Consequently, distributors typically limit the products they buy to the ones they think will sell. For example, a reasonably large grocery store in North America probably stocks about 40,000 products on its shelves out of about 400,000 products potentially available. Because of that ratio, the competition among suppliers for access to distribution is intense.
Trying to sell a new product is a big challenge.
To offer the new product, a retailer with limited shelf space must displace another product with a known sales history — so why would they do it? Even if they are willing to try, the product will have a short trial period to gauge consumers’ interest. If it doesn’t sell well almost immediately, it is taken off the shelves and replaced with another one. As this indicates, the rate of success for new product introductions is very low.
I have said this before, but it bears repeating: the fishery is not just about catching fish; the job is not finished when fish are landed on the dock. The fishery is about supplying people with food. When they buy our products, they are not doing it to provide us with income.
Very likely, they don’t know much about where the products came from, who produced them, or the circumstances in which they were produced. And they probably don’t much care. They are buying our products so they can have a nice meal. They are more interested in how the products look and taste and, maybe, the health benefits they will get.
Because they are mainly interested in having a nice meal, they are not necessarily committed to buying the particular products we have to sell — lobster, crab, shrimp, scallops, cod, or haddock. They are open to any of those possibilities, likely along with a variety of others.
The challenge for us is to make our products the ones that have the most appeal when they are trying to decide. We need our products to stand out from the crowd — the other products on offer in a retail store or on a restaurant’s menu.
We can stand out either because we have the best products or because we have the lowest price. But if we offer the lowest price that translates back into lower incomes for fish harvesters and plant workers and lower returns on investment for processing companies, not really the outcome we would like.
The moratoriums on harvesting groundfish that started here in Atlantic Canada in 1992, followed by increasing abundance of our shellfish resources, translated into dramatic changes in what we could supply to world markets.
As we began to fish the newly abundant shellfish, we had to develop new markets, as well, so the past 20-25 years have been a major period of transition for us.
But much more was going on in other places.
The abundant Alaskan pollock resource was developed and replaced most of our cod products in the U.S. market. Freer trade and the globalization of markets and supply chains changed patterns of supply tremendously.
These days, about two-thirds of the fish products going into export markets around the world originate in developing countries with significantly lower costs than the ones we have in Canada. And substantial quantities of those products are cultured species, such as warmwater shrimp, salmon, tilapia and pangasius, all of which can be readily found in grocery stores and restaurants in North America, Europe, Japan, China and other countries where we sell our products.
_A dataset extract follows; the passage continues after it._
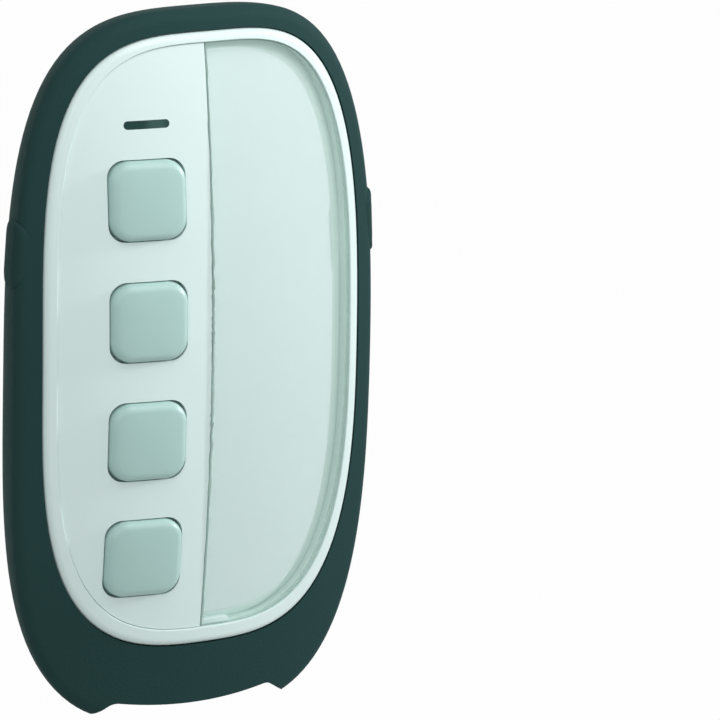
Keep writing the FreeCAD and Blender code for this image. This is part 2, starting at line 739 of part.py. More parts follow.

About 30 years ago, canned tuna and fresh or frozen shrimp were the most consumed fish products in the U.S. market, followed by cod.
According to recent reports, shrimp is now the most consumed species at 4.0/pounds per person per year, followed by salmon at 2.9, tuna at 2.2, tilapia at 1.4, Alaskan Pollock at 0.97, pangasius at 0.7 and cod at 0.6/pounds per person, respectively. In other words, the space formerly taken by cod has recently been taken by salmon, tilapia, Alaskan Pollock and pangasius. And at least the last three of those species sell for lower prices than cod.
As we now contemplate what to do with our rebuilding cod resource, we can see it will be very difficult for us to compete at the low-price end of the market with suppliers from other countries that have greater resource abundance, pay lower wages and/or operate more efficiently than we do. On the other hand, we can also see in world markets how others have tackled this challenge.
In Norway and Russia, they have an abundant supply of cod from the Barents Sea. Much of that cod is harvested, processed at sea into headed and gutted (H&G) form and sold to developing countries, such as China or Vietnam, to be processed at low cost and re-exported to world markets.
We can find those products here in Canada in our grocery stores and they appeal to people who are price-sensitive. But it means Norway and Russia don’t get a lot of value from their abundant resources.
In contrast, Iceland has decided to pursue a very different strategy.
Iceland has a much smaller quantity of cod than Norway and Russia and, as a country and a people, it needs to maximize the value it gets from it. It does that in a variety of ways — getting higher product yields, utilizing by-products, targeting high-value markets, such as markets for fresh fish or frozen portion-controlled fillet pieces.
Iceland has also substantially automated its production, to improve operational efficiency. Because of this approach, it gets much greater value from its resource and that translates into better incomes for fish harvesters and plant workers and good returns on investment, as well.
The Canadian Centre for Fisheries Innovation will be hosting a conference on the theme, Cod — Building the Fishery of the Future, in Gander on November 28 and 29. Part of the discussion at the conference will be devoted to the issues discussed above.
In particular, it will address what others are doing to supply world markets with cod products. People who expect to be part of that fishery will get valuable information to help them understand how increased catches from the rebuilding Northern cod stock will fit into the supply and distribution system.